Return only the lines from the top of the material through the line marked by "from build123d import *", unaltered.

+-------+

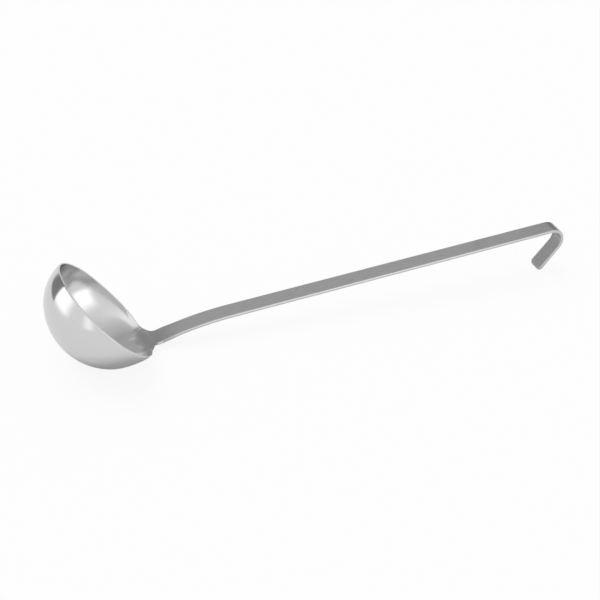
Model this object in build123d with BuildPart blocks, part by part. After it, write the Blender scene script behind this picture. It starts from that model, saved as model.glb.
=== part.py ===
"""Soup ladle: a drawn steel bowl, a flat hooked handle and the seam that joins them.

The ladle lies on a table as it is put down: the underside of the bowl and the end
of the hook touch the table. X runs along the handle from the bowl to the hook, Z is
up, and the origin is on the table under the middle of the ladle. All lengths are in
millimetres and all angles in degrees.

The shapes are drawn on the rim plane of the bowl, whose x axis points at the handle
and whose z axis comes out of the bowl, and on its side plane, seen from the left.
"""

import os
from math import asin, cos, degrees, hypot, radians, sin, tan

from build123d import *

# Bowl: a round-sided shell, upright at the rim, whose side arc runs into its crown arc
# at an angle below the rim plane
rim_radius = 40.0
bowl_depth = 36.4
crown_dip = 46.4
bowl_wall = 1.2
rim_edge_radius = 0.35

# Shoulder, where the bowl runs out into the handle
flare_radius = 4.5
foot_radius = 10.5
foot_angle = 64.0
lip_depth = 2.7
lip_end_depth = 0.25
lip_half_angle = 15.0
lip_overcut = 0.03

# Handle: a flat bar with eased edges
bar_width = 12.2
bar_thickness = 2.6
bar_edge_radius = 0.4
neck_radius = 210.0
handle_angle = 50.5
shaft_length = 260.0

# Hook at the end of the handle
hook_inner_radius = 10.4
hook_bend = 127.6
tongue_length = 22.0
tongue_corner_radius = 3.2

# Seam between the shoulder and the handle
seam_width = 1.8

# How far a cutting solid runs past the form that it trims
overrun = 5.0

# Where the lip is shaped, from one end of it to the other, in shares of its half angle
lip_station_shares = [-1.0, -0.8, -0.6, -0.4, -0.2, 0.0, 0.2, 0.4, 0.6, 0.8, 1.0]

# Steps of the search for the tilt at rest, in degrees
largest_tilt_step = 45.0
smallest_tilt_step = 1e-9

# Largest distance at which a point still counts as lying on a surface
touch_share = 0.001
touch = rim_radius * touch_share


def heading(angle: float) -> Vector:
    """Unit vector on the side plane at an angle above the rim plane."""
    return Vector(cos(radians(angle)), sin(radians(angle)))


# Points of the top line of the handle on the side plane
foot_centre = Vector(rim_radius, foot_radius)
seam_start = foot_centre - foot_radius * heading(foot_angle + 90.0)
seam_end = seam_start + seam_width * heading(foot_angle)
neck_centre = seam_end - neck_radius * heading(foot_angle + 90.0)
shaft_start = neck_centre + neck_radius * heading(handle_angle + 90.0)
shaft_end = shaft_start + shaft_length * heading(handle_angle)
hook_radius = hook_inner_radius + bar_thickness
hook_centre = shaft_end - hook_radius * heading(handle_angle + 90.0)
tongue_angle = handle_angle - hook_bend
tongue_start = hook_centre + hook_radius * heading(tongue_angle + 90.0)
tongue_end = tongue_start + tongue_length * heading(tongue_angle)

# Middle of the rounded edge on which the end of the hook stands
tip_centre = tongue_end - bar_edge_radius * (heading(tongue_angle) + heading(tongue_angle + 90.0))

# Centres of the arcs of the bowl: the side arc in the rim plane, the crown arc on the axis
centre_share = 1 / (1 + tan(radians(crown_dip)) - 1 / cos(radians(crown_dip)))
side_centre = Vector((rim_radius - bowl_depth) * centre_share, 0)
bowl_side_radius = rim_radius - side_centre.X
crown_rise = side_centre.X * tan(radians(crown_dip))
crown_centre = Vector(0, crown_rise)
crown_radius = bowl_depth + crown_rise


def bowl_reach(dip: float) -> float:
    """How far the bowl reaches from the rim centre, at an angle below the rim plane."""
    if dip < crown_dip:
        return side_centre.X * cos(radians(dip)) + bowl_side_radius
    return crown_radius - crown_rise * sin(radians(dip))


def hook_drop(tilt: float) -> float:
    """How far the end of the hook lies below the rim centre, with the rim tilted."""
    return bar_edge_radius + tip_centre.X * sin(radians(tilt)) - tip_centre.Y * cos(radians(tilt))


# Tilt of the rim at which the bowl and the hook both touch the table
rest_tilt = 0.0
tilt_step = largest_tilt_step
while tilt_step > smallest_tilt_step:
    if hook_drop(rest_tilt + tilt_step) < bowl_reach(90.0 - rest_tilt - tilt_step):
        rest_tilt += tilt_step
    tilt_step /= 2
rim_height = bowl_reach(90.0 - rest_tilt)

# Reach along X from the rim centre to both ends, to stand the origin in the middle
hook_reach = hook_centre.X * cos(radians(rest_tilt)) + hook_centre.Y * sin(radians(rest_tilt)) + hook_radius
rim_x = (bowl_reach(rest_tilt) - hook_reach) / 2

rim_normal = Vector(sin(radians(rest_tilt)), 0, cos(radians(rest_tilt)))
rim_heading = Vector(cos(radians(rest_tilt)), 0, -sin(radians(rest_tilt)))
rim_plane = Plane(origin=(rim_x, 0, rim_height), x_dir=rim_heading, z_dir=rim_normal)
rim_axis = Axis(rim_plane.origin, rim_normal)


def section_plane(azimuth: float) -> Plane:
    """Plane through the axis of the rim, turned from the handle by an angle."""
    outward = rim_heading.rotate(rim_axis, azimuth)
    return Plane(origin=rim_plane.origin, x_dir=outward, z_dir=outward.cross(rim_normal))


side_plane = section_plane(0)

inner_radius = rim_radius - bowl_wall
inner_side_radius = bowl_side_radius - bowl_wall
inner_crown_radius = crown_radius - bowl_wall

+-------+

Answer to the exercise:
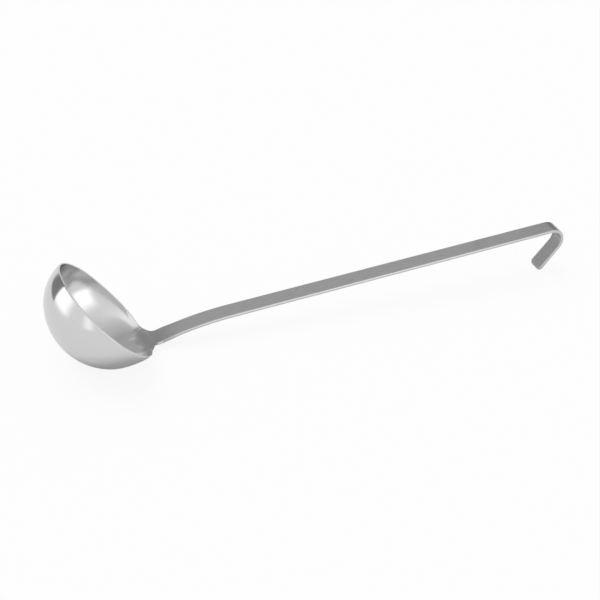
Model this object in build123d with BuildPart blocks, part by part. After it, write the Blender scene script behind this picture. It starts from that model, saved as model.glb.
=== part.py ===
"""Soup ladle: a drawn steel bowl, a flat hooked handle and the seam that joins them.

The ladle lies on a table as it is put down: the underside of the bowl and the end
of the hook touch the table. X runs along the handle from the bowl to the hook, Z is
up, and the origin is on the table under the middle of the ladle. All lengths are in
millimetres and all angles in degrees.

The shapes are drawn on the rim plane of the bowl, whose x axis points at the handle
and whose z axis comes out of the bowl, and on its side plane, seen from the left.
"""

import os
from math import asin, cos, degrees, hypot, radians, sin, tan

from build123d import *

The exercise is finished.